- Sire: King Cugat
- Grandsire: Kingmambo
- Dam: She's Like Rio
- Damsire: Boundary
- Sex: Stallion
- Foaled: 2003
- Country: United States
- Colour: Bay
- Breeder: Centennial Farms
- Owner: William S. Farish III
- Trainer: Mark E. Casse
- Record: 21: 7-4-3
- Earnings: US$1,044,840

Major wins
- Display Stakes (2005) Charlie Barley Stakes (2006) Nijinsky Stakes (2008)

= Seaside Retreat =

American-bred Thoroughbred racehorse

Seaside Retreat (foaled May 1, 2003 in Kentucky) is a Thoroughbred racehorse who competed in Canada and the United States from a base at Woodbine Racetrack in Toronto, Ontario.
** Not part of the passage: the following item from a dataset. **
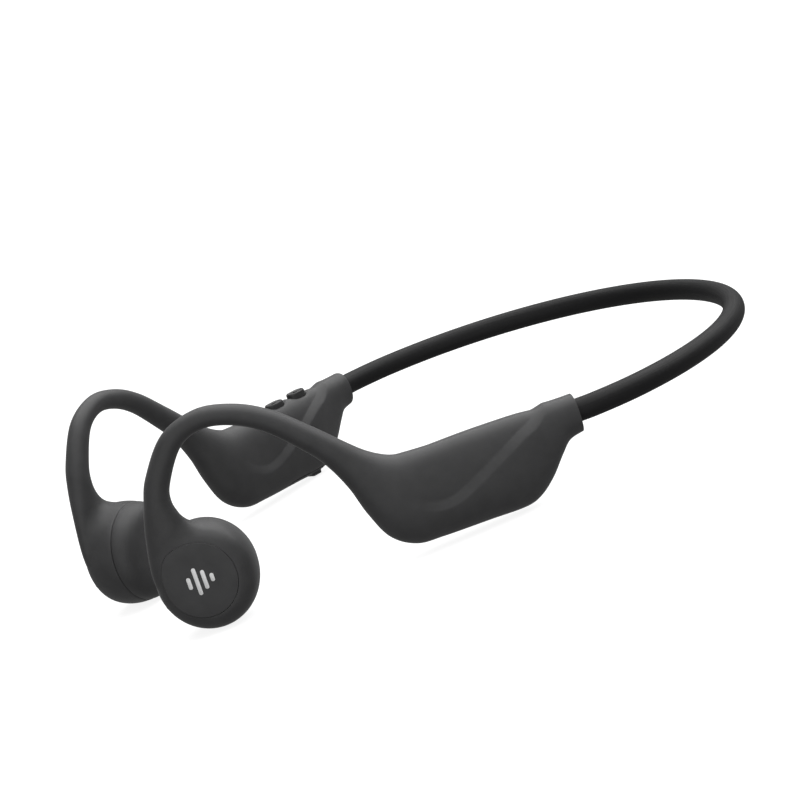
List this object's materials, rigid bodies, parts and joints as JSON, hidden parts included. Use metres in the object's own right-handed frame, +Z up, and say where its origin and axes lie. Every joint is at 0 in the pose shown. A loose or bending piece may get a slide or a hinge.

As a foal of 2003, he was a possible contender for the U.S. Triple Crown in 2006 and finished tenth in the Kentucky Derby.

==Connections==
Seaside Retreat is owned by William S. Farish III and trained by Mark Casse. He's often ridden by Patrick Husbands. Bred by Centennial Farms, his sire is King Cugat, and his dam is She's Like Rio by Boundary.

In 2008, Seaside Retreat set a new Woodbine course record for a mile and a quarter on turf in winning the Nijinsky Stakes.